ESG round-up: Barclays commits to halting oil sands financing

The latest developments in sustainable finance: India Congress leader calls for Adani investigation; Florida governor looks to ban ESG investing.

Barclays has updated its energy policy to halt financing for oil sands exploration and production companies, as well as for the construction of new oil sands exploration or pipelines. The bank has also expanded its commitment to phasing out financing to clients engaged in coal-fired power generation by 2030 to include the OECD regions. The previous policy was for the UK and EU countries only.

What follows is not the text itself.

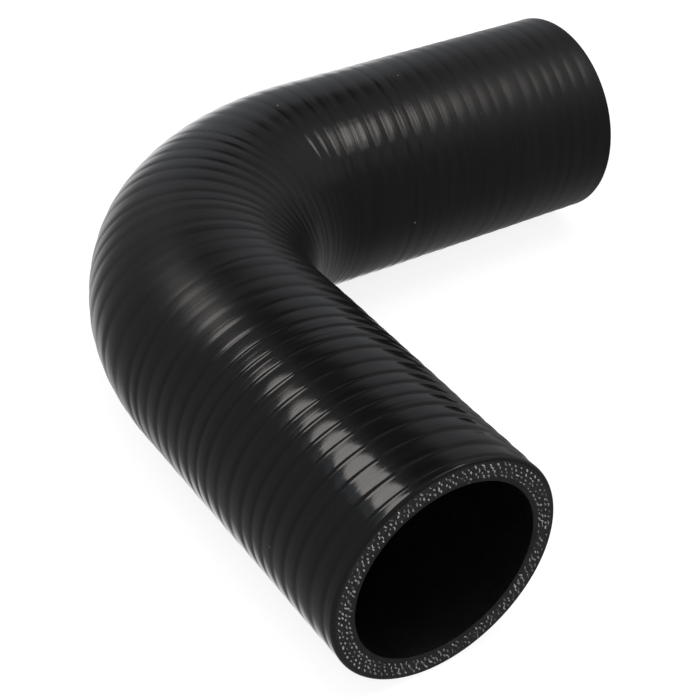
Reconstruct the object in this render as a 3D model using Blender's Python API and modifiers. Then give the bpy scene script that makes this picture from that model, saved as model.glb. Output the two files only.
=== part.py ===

Senior Indian Congress leader Jairam Ramesh has written to the Reserve Bank of India governor Shaktikanta Das and chair of the Securities and Exchange Board of India Madhabi Puri Buch requesting an investigation into allegations of financial irregularities and stock manipulation against Adani Group. Ramesh asked the RBI and SEBI “to ensure that excessive debt exposure by the Adani group does not destabilise India’s banking system”. He called on them to examine the true exposure of the Indian banking system to the Adani group, including explicit and implicit guarantees that the group will be bailed out by local banks if foreign funding is cut off.

Staying with Adani, MSCI has delayed the index weightings assessment update for Adani Total Gas and Adani Transmission to its May benchmark review. In an announcement, the index provider said the decision had been made “in light of potential replicability issues due to impact from price limit mechanisms in specific securities associated with the Adani group”. The reversal of the updates is due to be shown in the MSCI Index Product files starting from 16 February.

Florida governor Ron DeSantis has proposed legislation to prevent ESG investing in order to “protect Floridians from the woke ESG movement” in the financial sector. In an announcement this week, he said: “By applying arbitrary ESG financial metrics that serve no one except the companies that created them, elites are circumventing the ballot box to implement a radical ideological agenda. Through this legislation, we will protect the investments of Floridians and the ability of Floridians to participate in the economy.”

The legislation will prohibit large financial institutions from “discriminating against customers for their religious, political or social beliefs – including their support for securing the border, owning a firearm, and increasing our energy independence”. It will also ban the use of ESG in all investment decisions at state and local level, stop all state and local entities “from giving preference to or requesting information about ESG as part of the procurement and contracting process”, and prohibit “the use of ESG factors by state and local governments” when issuing bonds.

Utah attorney general Sean Reyes has led a 27-state letter asking the US Senate to exercise Congressional Review Act authority to stop ESG investing with Americans’ retirement savings. Reyes wrote: “Not only are these practices problematic for using people’s retirement savings to advance causes they disagree with, but ‘multiple studies’ have found that ‘ESG investing’ reduces returns. [The Employee Retirement Income Security Act] protects the retirement savings of over 152 million workers and $12 trillion in assets – the rule instead threatens the financial security of Americans.”

The attorneys general filed a lawsuit in January asking Congress leaders to oppose a 2022 Department of Labor rule that allows asset managers to consider ESG factors when making investment decisions and exercising shareholder rights.

Fifty investors with $10 trillion in assets have launched an initiative to tackle chemical pollution. The group – which includes Aviva Investors, Storebrand, AXA Investment Managers, EOS at Federated Hermes and Robeco – has launched the Investor Initiative on Hazardous Chemicals to engage with major chemical companies on the management of hazardous chemicals and transparency.

AXA Investment Managers has aligned the remuneration of senior executives to its ESG ambitions. From this year, the compensation of around 400 people will relate to ESG metrics, including the weighted average carbon intensity to reach the target of a 25 percent reduction in carbon intensity for the corporate portfolio by 2025; an AUM target for 50 percent of the real estate portfolio to be aligned to the carbon risk real estate monitor trajectories by 2025; and the reduction of the corporate operational CO2 footprint, to reach the interim target to reduce it by 26 percent by 2025. Progress on these targets will be reported annually from 2023.

The European Banking Authority has launched an industry survey to elicit input from credit institutions on their green loan and mortgages, as well as market practices related to these loans. The results of the survey will be used to advise the European Commission for its strategy for financing the transition to a sustainable economy. The deadline for responses is 7 April.

ESG risk management software firm Datamaran has renewed its agreement with the IFRS Foundation for the use of strategic infrastructure software. The firm has signed a two-year deal.

Fidelity International has outlined its key priorities for sustainable investing for 2023. The investment manager has highlighted active ownership, natural capital and the Just Transition as focus areas.